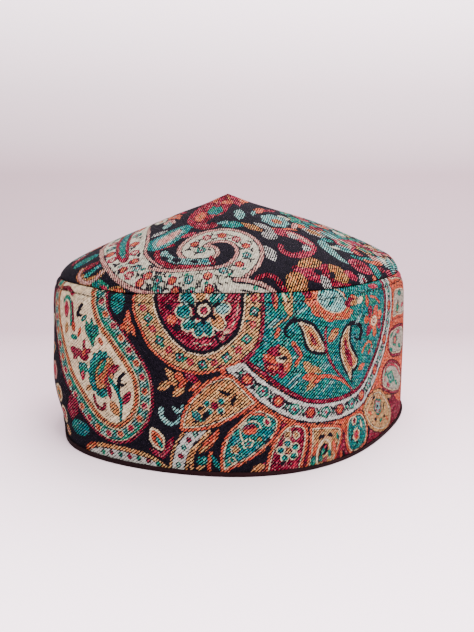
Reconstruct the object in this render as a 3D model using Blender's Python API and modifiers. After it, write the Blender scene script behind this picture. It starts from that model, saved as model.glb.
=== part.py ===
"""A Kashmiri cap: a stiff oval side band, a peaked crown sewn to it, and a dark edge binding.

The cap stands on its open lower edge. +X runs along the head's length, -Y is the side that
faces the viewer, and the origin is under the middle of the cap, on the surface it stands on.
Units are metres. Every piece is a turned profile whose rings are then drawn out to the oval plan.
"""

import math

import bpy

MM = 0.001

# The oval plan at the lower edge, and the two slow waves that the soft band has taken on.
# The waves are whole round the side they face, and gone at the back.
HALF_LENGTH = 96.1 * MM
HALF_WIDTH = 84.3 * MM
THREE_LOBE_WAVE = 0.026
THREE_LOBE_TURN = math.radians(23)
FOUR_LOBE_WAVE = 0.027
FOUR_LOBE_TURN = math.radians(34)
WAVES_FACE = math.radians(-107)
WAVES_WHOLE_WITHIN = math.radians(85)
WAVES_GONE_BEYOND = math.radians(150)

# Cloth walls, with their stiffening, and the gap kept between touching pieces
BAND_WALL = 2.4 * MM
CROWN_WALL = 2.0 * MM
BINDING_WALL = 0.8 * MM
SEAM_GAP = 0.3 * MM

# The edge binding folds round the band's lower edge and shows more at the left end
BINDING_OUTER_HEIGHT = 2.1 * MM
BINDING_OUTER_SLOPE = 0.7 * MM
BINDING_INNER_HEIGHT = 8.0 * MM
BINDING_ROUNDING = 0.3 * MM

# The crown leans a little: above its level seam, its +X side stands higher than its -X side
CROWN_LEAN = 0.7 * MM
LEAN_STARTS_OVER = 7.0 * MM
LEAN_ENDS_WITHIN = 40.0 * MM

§

Give the listing above again, word for word.

**Correct answer:**
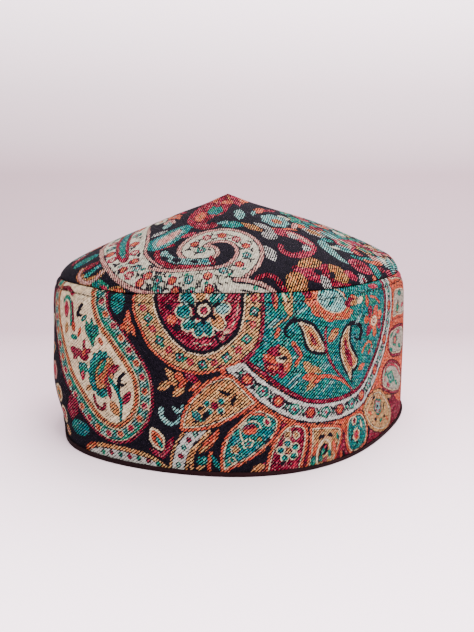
Reconstruct the object in this render as a 3D model using Blender's Python API and modifiers. After it, write the Blender scene script behind this picture. It starts from that model, saved as model.glb.
=== part.py ===
"""A Kashmiri cap: a stiff oval side band, a peaked crown sewn to it, and a dark edge binding.

The cap stands on its open lower edge. +X runs along the head's length, -Y is the side that
faces the viewer, and the origin is under the middle of the cap, on the surface it stands on.
Units are metres. Every piece is a turned profile whose rings are then drawn out to the oval plan.
"""

import math

import bpy

MM = 0.001

# The oval plan at the lower edge, and the two slow waves that the soft band has taken on.
# The waves are whole round the side they face, and gone at the back.
HALF_LENGTH = 96.1 * MM
HALF_WIDTH = 84.3 * MM
THREE_LOBE_WAVE = 0.026
THREE_LOBE_TURN = math.radians(23)
FOUR_LOBE_WAVE = 0.027
FOUR_LOBE_TURN = math.radians(34)
WAVES_FACE = math.radians(-107)
WAVES_WHOLE_WITHIN = math.radians(85)
WAVES_GONE_BEYOND = math.radians(150)

# Cloth walls, with their stiffening, and the gap kept between touching pieces
BAND_WALL = 2.4 * MM
CROWN_WALL = 2.0 * MM
BINDING_WALL = 0.8 * MM
SEAM_GAP = 0.3 * MM

# The edge binding folds round the band's lower edge and shows more at the left end
BINDING_OUTER_HEIGHT = 2.1 * MM
BINDING_OUTER_SLOPE = 0.7 * MM
BINDING_INNER_HEIGHT = 8.0 * MM
BINDING_ROUNDING = 0.3 * MM

# The crown leans a little: above its level seam, its +X side stands higher than its -X side
CROWN_LEAN = 0.7 * MM
LEAN_STARTS_OVER = 7.0 * MM
LEAN_ENDS_WITHIN = 40.0 * MM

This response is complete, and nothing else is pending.